Well, before Killswitch Engage was a band, Adam used to be in a band called Aftershock. We played their last show, and that's where we met Adam. He ended up doing our first full-length for a really small budget. We wanted to use Adam again because he's a good friend; he's probably one of my best friends. We feel real easy working with him; he's almost like a 6th member of the band. We wrote all the material we wanted to write for this album, and like any good producer would do he threw in his own suggestions to hopefully get this album to sit in a better place. We did a lot of fidgeting and had a lot of time to work on it as opposed to having to rush in and out of a studio. So, yeah, bigger budget can really give you a better product.
MSJ: Was he really easy to work with? I've heard some horror stories that suggest he can be one of those guys that is really pushy in the studio.
Not at all! Adam is one of the coolest dudes that I've ever worked with. Being a producer as well, he's taught me a lot of stuff, and I think he's a very talented guy. Never pushy. I think if anything he just wants to try to take what the band wants to do and make it better. With every producer, he's gonna try to throw out ideas and different approaches just to give you a sense of - well, bands listen to their stuff for so long and just get accustomed to it, and then an outsider sometimes will bring a song to life because simple things that you wouldn't normally see at the beginning. They usually see it and offer their advice.
MSJ: You just said that you are also a producer. Is this something that you are dabbling in or is it something that you are very serious about?
Whenever I'm not on tour I work on albums. I just did Beyond the Embrace, and I hope I'm doing a few more for Metal Blade pretty soon. I've done one for Iron Clad records. And I just finished one for Prosthetic called Invocation of Nehek, all of which I feel like I'm learning and getting a feel for.
MSJ: How did the deal with Metal Blade come into the picture?
A bunch of labels like Century Media and Roadrunner were in contention to sign us and we were going to sign with Roadrunner, because it seemed like the best option, but in the late stages of the game we met Brian Slagel, he was coming out to our shows and being very supportive. When we really assessed the situation, it just seemed like that label really wanted to push us.
MSJ: How are they treating you?
So far so good. They let us put out the album we wanted to put out with no interference and no interruptions. Most of the other labels we would've signed with would have tried to put their two cents in every 5 seconds, but Metal Blade really gave us 100% creative control, and we put out the album we wanted to put out.
MSJ: With regard to your touring plans you are obviously on Ozzfest at the moment. With this year's lineup (Black Sabbath, Judas Priest, Slayer, Slipknot, Hatebreed, Lamb of God, blah blah blah), how does it feel to be doing this tour?

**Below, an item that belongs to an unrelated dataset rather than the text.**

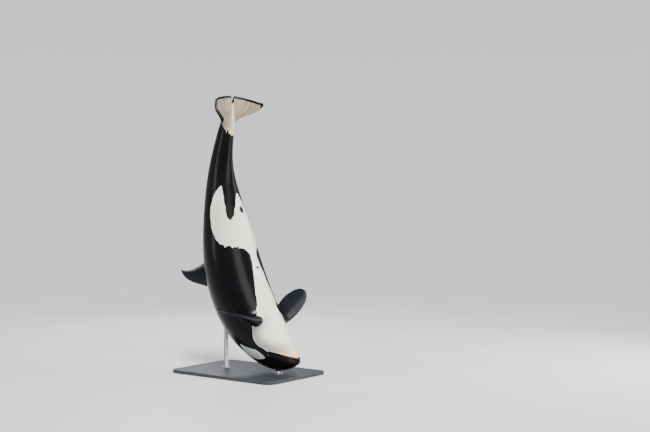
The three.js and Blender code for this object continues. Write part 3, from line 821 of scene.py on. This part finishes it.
def tail_white(along, side, degrees):
    """Distance inside the white of the flukes' underside, which keeps dark margins."""
    away = np.abs(side)
    folded = from_belly(degrees)
    edge = np.interp(folded, [a for a, _ in TAIL_WHITE_EDGE], [x for _, x in TAIL_WHITE_EDGE])
    outwards = np.maximum(away, FLUKE_ROOT_AWAY)
    front = lead_of_span(outwards)
    sweep = (lead_of_span(outwards + 0.001) - lead_of_span(outwards - 0.001)) / 0.002
    from_edge = (along - edge) * LENGTH
    from_lead = (along - front) * LENGTH / np.hypot(1, sweep) - np.where(side < 0, *FLUKE_LEAD_MARGINS)
    # Close to the tail stock the leading edge has no margin
    from_lead += 0.5 * (1 - smoothstep(away, 0.019, 0.03))
    from_trail = (trail_x(away) - along) * LENGTH - FLUKE_TRAIL_MARGIN
    from_tip = (np.where(side < 0, *FLUKE_TIPS_FROM) - away) * LENGTH
    beside_notch = (away - np.where(side < 0, *NOTCH_BLACK)) * LENGTH
    before_notch = (trail_x(0) - along) * LENGTH - 0.004
    from_notch = np.maximum(beside_notch, before_notch)
    below = np.where(folded < 90, 1.0, -0.05)
    return np.minimum.reduce((from_edge, from_lead, from_trail, from_tip, from_notch, below))


def dark_spots(points):
    """Where the skin darkens in the slit of the belly and the navel."""
    p, q, _ = local_places(points, SLIT_STATION, 0)
    spots = 1 - smoothstep(np.hypot((p + 0.01) / 0.078, q / 0.06), 0.55, 1.15)
    p, q, _ = local_places(points, NAVEL_STATION, 0)
    return spots + 1 - smoothstep(np.hypot(p / 0.027, q / 0.034), 0.6, 1.2)


def thin_out(net):
    """Joins the flattest and smallest faces, most of them at the snout, and none on the eye patch's edge."""
    from_patch = read(net.data.attributes["eye_patch_edge"].data, "value")[:, 0]
    plain = net.vertex_groups.new(name="plain")
    plain.add(np.flatnonzero(np.abs(from_patch) > PATCH_EDGE_KEPT).tolist(), 1, "REPLACE")
    net.data.calc_loop_triangles()
    bpy.ops.object.modifier_add(type="DECIMATE")
    thinning = net.modifiers[-1]
    thinning.ratio = SKIN_TRIANGLES / len(net.data.loop_triangles)
    thinning.vertex_group = plain.name
    bpy.ops.object.modifier_apply(modifier=thinning.name)
    net.vertex_groups.clear()


def ridge_highlight_of(degrees, tail, side, progress):
    """How strong the painted highlight is on the ridge along the middle of the belly and of the flukes'
    underside.
    """
    ridge = 0.45 * bump(from_belly(degrees), 50)
    ridge[tail] = 0.9 * bump(side, 0.0115 - 0.0085 * progress) + 0.2 * (1 - smoothstep(progress, 0, 0.25))
    return ridge


def lay_flat(net, station, angle):
    """Lays the skin out flat, in metres along the body and round it."""
    loops = np.empty(len(net.data.loops), int)
    net.data.loops.foreach_get("vertex_index", loops)
    lie = np.stack((station * LENGTH, angle / (2 * math.pi) * GIRTH), -1)
    net.data.uv_layers.active.data.foreach_set("uv", lie[loops].ravel())
    net.data.uv_layers.active.name = "Lie"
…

It feels awesome. We've done a number of tours with smaller bands, hardcore bands, metal bands; we bounce back and forth. This particular Ozzfest is better than any other Ozzfest as it has the most cutting edge bands on one bill, and I'm very surprised. All the bands here deserve to be here, and they have worked long and hard to be here, and these bands ARE the underground scene. They are what represents metal and hardcore music, and it is an honor to be a part of it.
MSJ: Any bands you're looking forward to seeing?
I never got to see Priest because they broke up before I was ever going to shows like that, and I've seen Slayer, but I wanna see Slayer in an atmosphere like this. I'm also really excited to see Sabbath. I saw 'em in '97, but it wasn't the same. This is it; this is the original lineup. Something I've always dreamed about seeing. I've seen them already and they are like the heaviest band on the whole thing. It's always cool to see the bands on the second stage; they are all good musicians, but to go to the main stage and see how the veterans really put on a show and present themselves is truly magical. It's like going back in time and learning the ropes. These guys paved the way for all these bands to come. They're the grandfathers of metal and Jesus, they're still playing and they rule!
MSJ: Anything else you wanna say to your fans?
Just check out our new album "The Oncoming Storm." It's selling real well, and as far as music goes I feel it's the best we've ever written. We hope you check it out.